Dans ce grand chambardement universel, d’ailleurs, d’autres novations firent peu de bruit : les prisonniers de Guantanamo avaient été déplacés à Davos, et libérés, alors que les visiteurs de Davos, transférés à Guantanamo, y furent incarcérés sans ménagement, et obligés de porter des pyjamas couleur ocre, avec, au dos, la tête du Che. A Kaboul les femmes avaient pris le pouvoir et la nouvelle présidente obligeait chaque soir, tradition des Mille et une nuits oblige, un macho à lui raconter des histoires féministes s’il voulait garder ses couilles jusqu’au lendemain. Enfin Cesare Battisti, devenu ministre italien de la culture, animait à la télévision, dans les anciennes chaînes de Berlusconi (décédé d’ailleurs du cancer suite à une opération ratée d’implants de silicone au niveau des bas-joues), Battisti donc animait des ateliers d’écriture géants. Ainsi prospérait à toute berzingue le monde imaginaire de Martial Poupard.

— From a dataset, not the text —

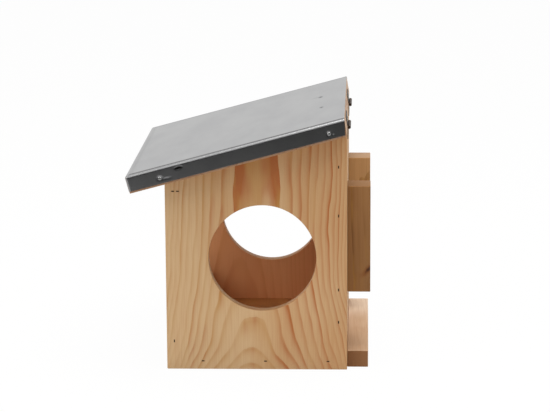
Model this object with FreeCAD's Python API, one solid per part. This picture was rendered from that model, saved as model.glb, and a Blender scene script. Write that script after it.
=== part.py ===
import FreeCAD, Part

import math
import os

from FreeCAD import Rotation, Vector

# Squirrel feeder box of pine boards: two side walls with a large round entrance hole each, a
# clear front pane between two narrow front boards, and a lid that is hinged at the back. The
# lid is a board under folded sheet metal. Three battens stand the box off its tree or wall.
#
# Millimetres. X runs from the front to the back, Y across the box and Z up. The origin is the
# centre of the underside of the box. The right-hand side, seen from the front, is at -Y.

# Box
box_depth = 180.0
box_width = 236.0
front_height = 192.0
roof_pitch = 15.0
side_thickness = 12.0
floor_thickness = 17.0
front_thickness = 17.0
back_thickness = 17.0
edge_easing = 0.8

# Entrance holes in the side walls
hole_diameter = 107.0
hole_height = 114.0
hole_from_front = 96.0

# Front: two boards with the pane in their grooves
front_board_height = 58.0
front_rail_height = 19.0
pane_thickness = 3.0
groove_depth = 5.0
groove_clearance = 0.2
pane_top_gap = 0.8
pane_side_gap = 0.5

# Lid board
lid_thickness = 17.0
lid_length = 221.0
lid_side_overhang = 22.3
lid_rear_rake = 9.5
lid_edge_chamfer = 1.0

# Sheet metal over the lid board
sheet_thickness = 0.7
sheet_bend_radius = 1.5
flange_height = 15.8
flange_rear_trim = 3.0
flange_corner_gap = 0.4

# Hinges
hinge_length = 36.0
hinge_inset = 48.0
hinge_pin_diameter = 1.5
leaf_thickness = 0.7
leaf_width = 12.0
leaf_corner_radius = 1.5
pin_running_clearance = 0.05
knuckle_end_gap = 0.3
knuckle_wood_gap = 0.3
knuckle_notch_gap = 0.4

# Battens on the back
upright_thickness = 23.0
upright_width = 31.0
upright_length = 108.0
upright_base = 74.0
upright_inset = 25.0
cross_thickness = 21.0
cross_height = 17.0
cross_inset = 10.5

# Brads of flat wire, which hold the boards
brad_wire_width = 1.4
brad_wire_thickness = 1.1
brad_head_width = 2.8
brad_head_thickness = 0.9
brad_head_stand = 0.1
brad_point = 2.0
side_brad_length = 32.0
batten_brad_length = 35.0

# Round nails through the sheet metal
nail_diameter = 1.6
nail_head_diameter = 3.4
nail_head_thickness = 0.6
nail_point = 2.5
nail_length = 14.0

# Hinge screws
screw_diameter = 2.4
screw_head_diameter = 4.4
screw_length = 11.0
screw_spacing = 22.0
screw_from_axis = 7.5
screw_hole_clearance = 0.1

# Brad and nail places: heights at the back and front, distances from the front of the box
back_brad_heights = [49.0, 82.0, 157.0, 206.0]
floor_brad_setbacks = [36.0, 98.5, 161.0]
front_board_brad_height = 29.0
front_board_brad_setback = 7.5
front_rail_brad_drop = 10.5
front_rail_brad_setbacks = [8.0, 12.8]
front_end_flange_nail_setback = -5.0
rear_end_flange_nail_inset = 20.0
flange_nail_drop = 10.5
front_flange_nail_inset = 40.0
upright_brad_end_distance = 20.0
cross_brad_end_distance = 30.0

# Flat facets around a nail or screw, how far a cut runs past its faces, how closely faces are sewn
fastener_facets = 16
overrun = 1.0
seam_tolerance = 0.001

# Places that follow from the sizes
x_front = -box_depth / 2
x_back = box_depth / 2
half_width = box_width / 2
inner_half_width = half_width - side_thickness
pitch = math.radians(roof_pitch)
rake = math.radians(lid_rear_rake)
up_slope = Vector(math.cos(pitch), 0, math.sin(pitch))
off_slope = Vector(-math.sin(pitch), 0, math.cos(pitch))
lid_half_width = half_width + lid_side_overhang
sheet_half_width = lid_half_width + sheet_thickness
knuckle_radius = hinge_pin_diameter / 2 + pin_running_clearance + leaf_thickness
axis_offset = knuckle_radius + knuckle_wood_gap
knuckle_pitch = hinge_length / 3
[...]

Un soir du printemps 2012, alors qu’il venait de terminer son cinquième aller-retour le long du canal, il se trouva pris dans une foule hilare, littéralement encerclé par des masses de jeunes gens qui se dirigeaient vers la place de la République ; tous exultaient, parlaient du petit qui était battu, du gros qui avait gagné. « On a gagné ! On a gagné ! A la Bastille ! » des jeunes filles l’embrassaient, on lui tapait dans le dos, on le tutoyait sans vergogne. Martial Poupard avait horreur de la familiarité et ce genre de contact l’indisposait. Il faillit avoir un malaise. Il eut le plus grand mal à traverser cette marée humaine, ce bloc compact qu’il remonta à contre-courant. A plusieurs reprises, il fut sur le point de perdre pied, de s’affoler, de frapper, même, tous ces passants hilares, pour pouvoir avancer, tout simplement ; enfin il parvint, en nage, infiniment las, devant le chinois. Xiao Suzanne derrière la vitrine faisait des grimaces, elle lui parlait de « pétard » ou de « retard », il ne comprenait pas et il s’en foutait bien. Il grimpa chez lui ; il regarda sa montre ; 21h23. Il prit une profonde inspiration, dodelina du chef, hésita…puis décida de ne pas en faire un drame ; simplement il évita de se laver les dents et se passa de verveine, histoire de gagner quelques minutes et alla se coucher, protégé par sa couette, malgré les premières chaleurs, calfeutré de boules Quies car le beuglement de la rue, « …gagné….gagné… », ne cessait pas. Demain, se dit-il, serait un autre jour, normal, inchangé ou presque. Et il s’endormit, à peu près apaisé.